Simply put, this month’s reading was over-the-top. Having Eileen Kernaghan back with us after a long absence was so gratifying. And Henry Beissel’s reading had everyone captivated. It’s so rewarding having talented poets descend on Poetic Justice. It makes it so worthwhile bringing the likes of writers of such a high calibre to our series.

(l - r) Co-host James Felton, Eileen Kernaghan, Henry Beissel, and Co-Host Franci Louann

(l – r) Co-host James Felton, Eileen Kernaghan, Henry Beissel, and Co-host Franci Louann

In October, the tradition continues. At PJ we bring you an incredibly diverse line-up of poets where there is always one certainty: deep, uncompromising talent.
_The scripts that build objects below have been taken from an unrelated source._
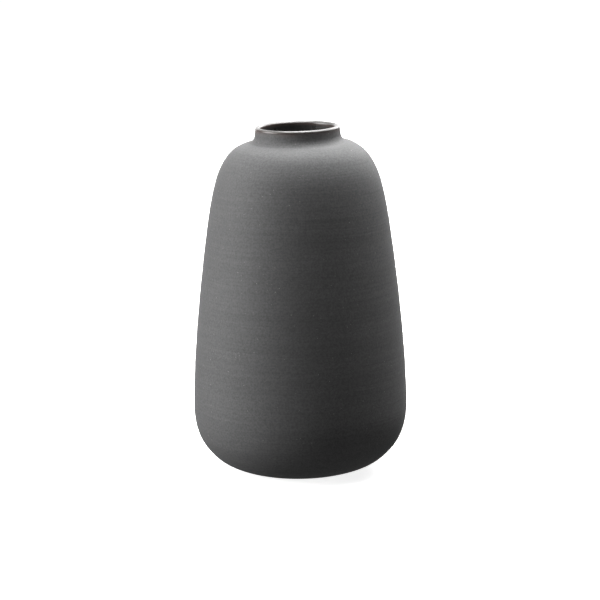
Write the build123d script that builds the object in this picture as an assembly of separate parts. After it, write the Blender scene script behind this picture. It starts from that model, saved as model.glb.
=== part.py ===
from build123d import *
import os
from math import cos, radians, sin, tan

# A wheel-thrown stoneware vase: one fired clay vessel, bare and matt outside, and the glaze that
# is fused to its inside and over its rim. Millimetres. +Z is up, along the axis that the vase was
# thrown on, and the origin is the centre of the foot, on the plane that the vase stands on.
# Every outline is drawn in the XZ plane, as radius and height, and turned about Z.

# ---- Driving dimensions ----
HEIGHT = 250.0               # foot plane to the top of the glazed rim

# Foot: a contact ring round a shallow turned recess, with a softly sponged outer edge
RECESS_R = 31.0
RECESS_DEPTH = 1.6
FOOT_R = 38.7                # where the contact plane and the first slope of the belly would meet
FOOT_SLOPE = 19.0            # degrees above level
FOOT_EDGE_R = 17.0           # rounding between the two

# Outside: belly, wall and shoulder
BELLY_R = 77.0               # widest point
BELLY_Z = 46.9
WALL_TOP_R = 63.2            # where the long wall starts to turn in
WALL_TOP_Z = 193.8
WALL_SLOPE = 79.0            # degrees above level
SHOULDER_SLOPE = 12.5        # degrees above level where the shoulder meets the collar

# Collar and rim
COLLAR_ROOT_R = 31.0         # where the collar's side and the shoulder would meet
COLLAR_ROOT_Z = 239.6
COLLAR_FILLET_R = 6.0        # rounding between the two
COLLAR_TAPER = 4.5           # degrees that the side leans in
RIM_OUTER_R = 1.7            # rounding of the clay rim, outside and inside
RIM_INNER_R = 1.4

# Clay thickness
FLOOR_CLAY = 6.4             # over the recess, in the middle of the floor
BELLY_CLAY = 5.2
WALL_CLAY = 4.8
SHOULDER_CLAY = 4.2
NECK_BORE_R = 27.1           # in the bare clay
NECK_ROOT_R = 3.0            # rounding where the shoulder's inside turns up into the neck

# Glaze
GLAZE_FILM = 0.5             # on the walls and in the neck
GLAZE_POOL = 1.1             # on the floor
GLAZE_RIM = 0.4              # over the top of the rim
GLAZE_BEAD = 0.12            # how far its edge stands out from the side of the collar
GLAZE_DROP = 2.0             # how far it comes down that side
GLAZE_EDGE = 0.3             # height of its bevelled edge

# How far each end of a smooth stretch runs on, as a pull along its own direction
BELLY_PULL = (3.0, 38.5)
WALL_PULL = (56.2, 8.7)
SHOULDER_PULL = (17.7, 20.5)
FLOOR_PULL = (57.0, 33.0)
INNER_WALL_PULL = (55.0, 9.0)
INNER_SHOULDER_PULL = (17.0, 20.5)

# ---- Directions, in degrees above level, outwards from the axis ----
OUT = 0
DOWN = -90
UP = 90
IN = 180
WALL = IN - WALL_SLOPE
SHOULDER = IN - SHOULDER_SLOPE
SIDE = UP + COLLAR_TAPER


# ---- Drawing helpers ----
def at(radius, height):
    """A point of an outline."""
    return Vector(radius, 0, height)


def step(direction, length=1.0):
    """A move of this length in a direction."""
    return at(length * cos(radians(direction)), length * sin(radians(direction)))


def stretch(start, leaving, end, arriving, pull):
    """A smooth stretch that leaves and arrives in the two given directions."""
    return Bezier(start, start + step(leaving, pull[0]), end - step(arriving, pull[1]), end)


def rounded(corner, before, after, radius):
    """The arc that rounds a corner between two directions, with the points where it starts and
    ends."""
    reach = radius * tan(radians(abs(after - before) / 2))
    start = corner - step(before, reach)
    end = corner + step(after, reach)
    return start, end, TangentArc(start, end, tangent=step(before))


def side_radius(height):
    """Radius of the clay collar's tapered side."""
    return COLLAR_ROOT_R - (height - COLLAR_ROOT_Z) * tan(radians(COLLAR_TAPER))


def turned(edges):
    """The solid that a closed outline sweeps about the throwing axis."""
    return revolve(make_face(edges), axis=Axis.Z)


# ---- Outlines ----
glaze_end = at(side_radius(HEIGHT - GLAZE_DROP), HEIGHT - GLAZE_DROP)
clay_floor = at(0, RECESS_DEPTH + FLOOR_CLAY)
pool_top = clay_floor + at(0, GLAZE_POOL)


def outside():
    """The bare clay from the middle of the foot's recess up to the edge of the glaze."""
    recess = at(0, RECESS_DEPTH)
    recess_end, ring_start, recess_step = rounded(
        at(RECESS_R, RECESS_DEPTH), OUT, DOWN, RECESS_DEPTH)
    ring_end, belly_start, foot_edge = rounded(at(FOOT_R, 0), OUT, FOOT_SLOPE, FOOT_EDGE_R)
    belly = at(BELLY_R, BELLY_Z)
    wall_top = at(WALL_TOP_R, WALL_TOP_Z)
    fillet_start, fillet_end, fillet = rounded(
        at(COLLAR_ROOT_R, COLLAR_ROOT_Z), SHOULDER, SIDE, COLLAR_FILLET_R)
    return [
        Line(recess, recess_end),
        recess_step,
        Line(ring_start, ring_end),
        foot_edge,
        stretch(belly_start, FOOT_SLOPE, belly, UP, BELLY_PULL),
        stretch(belly, UP, wall_top, WALL, WALL_PULL),
        stretch(wall_top, WALL, fillet_start, SHOULDER, SHOULDER_PULL),
        fillet,
        Line(fillet_end, glaze_end),
    ]


def inside(film, rim_film, floor, side_gap):
    """The inside from the middle of the floor, up the wall and the neck and over the rim to its
    outer corner. The films are the glaze on the clay, and all are 0 for the clay itself."""
    belly = at(BELLY_R - BELLY_CLAY - film, BELLY_Z)
    wall_top = at(WALL_TOP_R, WALL_TOP_Z) + step(WALL + 90, WALL_CLAY + film)
    bore_r = NECK_BORE_R - film
    root_z = (COLLAR_ROOT_Z + (COLLAR_ROOT_R - bore_r) * tan(radians(SHOULDER_SLOPE))
              - (SHOULDER_CLAY + film) / cos(radians(SHOULDER_SLOPE)))
    root_start, root_end, root = rounded(at(bore_r, root_z), SHOULDER, UP, NECK_ROOT_R + film)
    top = HEIGHT - GLAZE_RIM + rim_film
    rim_start, rim_top_start, inner_rim = rounded(at(bore_r, top), UP, OUT, RIM_INNER_R + film)
    rim_top_end, rim_end, outer_rim = rounded(
        at(side_radius(top) + side_gap, top), OUT, SIDE - 180, RIM_OUTER_R + side_gap)
    return [
        stretch(floor, OUT, belly, UP, FLOOR_PULL),
        stretch(belly, UP, wall_top, WALL, INNER_WALL_PULL),
        stretch(wall_top, WALL, root_start, SHOULDER, INNER_SHOULDER_PULL),
        root,
        Line(root_end, rim_start),
        inner_rim,
        Line(rim_top_start, rim_top_end),
        outer_rim,
    ], rim_end


# ---- The two pieces ----
def stoneware_body():
    """The fired clay: foot, belly, wall, shoulder, collar and rim, thrown as one piece."""
    cavity, rim_end = inside(0, 0, clay_floor, 0)
    axis = Line(clay_floor, at(0, RECESS_DEPTH))
    return turned([axis, *outside(), Line(glaze_end, rim_end), *cavity])


def interior_glaze():
    """The glassy lining: pooled on the floor, thin on the wall and neck, and over the rim to a
    bevelled edge on the outside of the collar."""
    cavity, clay_rim_end = inside(0, 0, clay_floor, 0)
    surface, rim_end = inside(GLAZE_FILM, GLAZE_RIM, pool_top, GLAZE_BEAD)
    bead_z = HEIGHT - GLAZE_DROP + GLAZE_EDGE
    bead = at(side_radius(bead_z) + GLAZE_BEAD, bead_z)
    return turned([
        Line(pool_top, clay_floor),
        *cavity,
        Line(clay_rim_end, glaze_end),
        Line(glaze_end, bead),
        Line(bead, rim_end),
        *surface,
    ])


os.makedirs("parts", exist_ok=True)
for piece in (stoneware_body, interior_glaze):
    export_step(piece(), f"parts/{piece.__name__}.step")
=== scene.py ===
import math

import bmesh
import bpy
import numpy as np
from mathutils import Matrix, Vector


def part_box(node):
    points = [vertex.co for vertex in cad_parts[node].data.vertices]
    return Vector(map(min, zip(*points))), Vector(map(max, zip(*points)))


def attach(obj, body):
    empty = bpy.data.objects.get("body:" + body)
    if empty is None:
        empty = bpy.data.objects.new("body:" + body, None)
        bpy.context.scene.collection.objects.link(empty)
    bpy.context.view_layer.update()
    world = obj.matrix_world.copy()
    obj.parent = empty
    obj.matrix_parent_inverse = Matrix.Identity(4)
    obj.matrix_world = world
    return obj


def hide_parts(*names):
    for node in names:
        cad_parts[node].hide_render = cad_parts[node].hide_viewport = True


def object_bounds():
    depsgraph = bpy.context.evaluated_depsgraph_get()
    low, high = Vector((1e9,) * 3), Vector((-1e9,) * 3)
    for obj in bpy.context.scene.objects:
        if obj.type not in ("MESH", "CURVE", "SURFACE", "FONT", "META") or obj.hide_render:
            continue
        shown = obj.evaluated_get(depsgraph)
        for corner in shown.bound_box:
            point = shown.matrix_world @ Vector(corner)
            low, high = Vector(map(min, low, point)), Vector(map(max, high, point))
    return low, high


# A wheel-thrown stoneware vase: bare charcoal clay outside, and a satin liner glaze inside and
# over the rim. Metres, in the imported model's frame. Both pieces are lathe meshes on the CAD
# profile, and they add what the wheel and the hand leave: throwing rings, fine turning lines, a
# slight lean and a collar that isn't quite level.

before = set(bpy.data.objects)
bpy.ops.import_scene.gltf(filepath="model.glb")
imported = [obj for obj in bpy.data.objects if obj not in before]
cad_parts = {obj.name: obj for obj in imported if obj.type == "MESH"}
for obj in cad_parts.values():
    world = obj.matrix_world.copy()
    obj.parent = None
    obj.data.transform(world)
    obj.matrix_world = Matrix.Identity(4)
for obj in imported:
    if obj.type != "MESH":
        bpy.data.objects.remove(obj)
cad_low, cad_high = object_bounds()

# ---- Sizes, from the frame ----
MM = 0.001
HEIGHT = cad_high.z / MM
BELLY_R = (cad_high.x - cad_low.x) / 2 / MM
FLOOR_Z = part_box("interior_glaze")[0].z / MM

# ---- Profile knots of the CAD model, in millimetres and in degrees above level ----
OUT, DOWN, UP, IN = 0, -90, 90, 180
FOOT_SLOPE = 19
WALL = IN - 79.0
SHOULDER = IN - 12.5
SIDE = UP + 4.5
RECESS_R = 31.0
RECESS_DEPTH = 1.6
FOOT_R = 38.7
FOOT_EDGE_R = 17.0
BELLY_Z = 46.9
WALL_TOP = (63.2, 193.8)
COLLAR_ROOT = (31.0, 239.6)
COLLAR_FILLET_R = 6.0
NECK_BORE_R = 26.6
NECK_ROOT_R = 3.5
RIM_INNER_R = 1.9
RIM_OUTER_R = 1.82
GLAZE_BEAD = 0.12
GLAZE_DROP = 2.0
GLAZE_EDGE = 0.3
GLAZE_POOL = 1.1
BELLY_WALL = 5.7             # clay and glaze together
UPPER_WALL = 5.3
SHOULDER_WALL = 4.7
CLAY_UNDER_GLAZE = 0.25      # depths below the glaze's surface: the clay's hidden face
GLAZE_BACK = 0.7             # and the glaze's own back, which is sunk into the clay

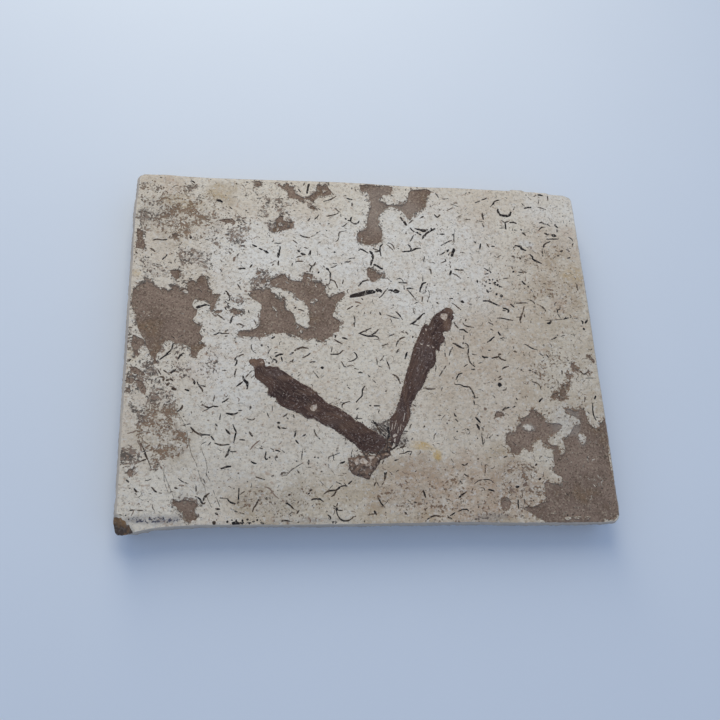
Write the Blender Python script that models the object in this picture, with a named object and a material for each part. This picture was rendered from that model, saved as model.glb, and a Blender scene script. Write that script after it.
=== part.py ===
"""A fossil lying in the face of a small limestone slab.

The slab is a flat plate of bedded stone with worn, stepped sides, a shell-shaped chip at one corner and
shallow pits where its pale skin has flaked off. Two long fibrous wings and a small lumpy body lie in
pockets in its face. Lengths are in millimetres and are turned into metres as each mesh is made.
Plan points are (x, y) on the face, with +X along the long side and +Y along the short one.
"""
import math
import random

import bmesh
import bpy
from mathutils import Vector, noise
from mathutils.geometry import delaunay_2d_cdt, tessellate_polygon

MM = 0.001

# Driving dimensions, in millimetres.
SLAB_THICKNESS = 12.0
PLAN_SHIFT = (0.4, -0.05)         # moves the plan points so that the slab's box is centred on the origin
PIT_DEPTH = 0.45                  # the pale skin that has flaked off
FILM_DEPTH = 0.55                 # how far the wings and body reach below the face
FILM_GAP = 0.3                    # clearance between a film and its pocket
RIB_HEIGHT = 0.16                 # lengthwise ribs of the wings
WING_CAMBER = 0.12
LUMP_HEIGHT = 0.5                 # how far the body's bumps stand above the face
CHIP_RADIUS = 12.7
CHIP_CENTRE = (-79.7, -65.5)      # plan position of the middle of the chip's sphere
CHIP_RISE = 5.6                   # that middle's height above the face
CUTTER_RISE = 2.0                 # how far a cutter stands above the face
EDGE_STEP = 4.0                   # longest run of the slab's edge between two points

# The flat face's edge, anticlockwise from the far left corner. The chip is cut from it afterwards.
FACE_EDGE = (
    (-73.0, 58.9), (-74.4, 58.3), (-74.9, 57.0), (-75.0, 50.0), (-75.3, 48.4), (-75.4, 44.0),
    (-75.3, 33.0), (-75.2, 7.0), (-75.0, -24.0), (-74.8, -48.0), (-74.8, -58.2), (-74.3, -59.3),
    (-73.2, -59.7), (-69.4, -59.8), (-67.0, -59.3), (-65.0, -58.9), (-60.0, -58.4), (-50.0, -58.0),
    (-30.0, -58.2), (-4.0, -58.2), (27.0, -58.0), (46.0, -58.4), (70.0, -58.4), (72.8, -58.3),
    (73.9, -57.7), (74.6, -56.3), (74.9, -53.6), (74.8, -50.0), (75.1, -30.0), (75.0, -6.0),
    (75.2, 12.0), (75.1, 30.0), (75.0, 49.0), (74.9, 56.4), (74.3, 57.5), (72.2, 58.4),
    (66.8, 58.6), (66.0, 59.1), (58.0, 59.3), (57.0, 59.8), (53.5, 59.8), (52.5, 59.3),
    (32.0, 59.4), (22.0, 59.1), (11.0, 59.2), (0.5, 59.5), (-10.0, 59.5), (-30.0, 59.1),
    (-50.0, 58.7), (-60.0, 58.8), (-66.0, 59.1),
)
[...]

Joining us on October 16 are Susan McCaslin and Richard Osler. Both these exceptional writers already know we’re starting at an earlier time that day, so please make a note of our ‘brunch’ reading session that kicks off at 11:30am. Both Susan and Richard are on the verge of launching new publications. More about that in our newsletter. In the meantime, here’s more about them…

Susan McCaslin

Susan McCaslin

Susan McCaslin has published thirteen volumes of poetry. Her upcoming one is Painter, Poet, Mountain: After Cézanne (Quattro Books, Sept. 2016).  Previous volumes include The Disarmed Heart (The St. Thomas Poetry Series, 2014) and Demeter Goes Skydiving (University of Alberta Press, 2011).  The latter was short-listed for the BC Book Prize (Dorothy Livesay Award) and the first-place winner of the Alberta Book Publishing Award (Robert Kroetsch Poetry Book Award) in 2012.  Susan has also published a memoir, Into the Mystic: My Years with Olga (Inanna Publications, 2014). She currently lives in Fort Langley, British Columbia where she initiated the Han Shan Poetry Project as part of a successful campaign to protect an endangered rainforest along the Fraser River.

Richard Osler

Richard Osler

Richard Osler was born in Toronto and now lives in Duncan on Vancouver Island, where he facilitates poetry writing retreats and, also, weekly poetry workshops at The Cedars, an addiction recovery centre. His chapbook of short poems Where the Water Lives was published by Leaf Press in 2012. His poems have appeared in many journals. In 2011 he was a finalist for the Malahat Open Season Awards in poetry and in 2015 he was long-listed for the PRISM International Poetry Prize. His other writing includes chapters in The Rock Rabbit and the Rainbow: Laurens van der Post Among Friends and The Latest Morningside Papers by Peter Gzowski.

 

So mark your calendars for Sunday October 16 and please don’t forget the earlier start time of 11:30am. Come early so can register for open mic and place your food & beverage order before we get underway. So see you for brunch!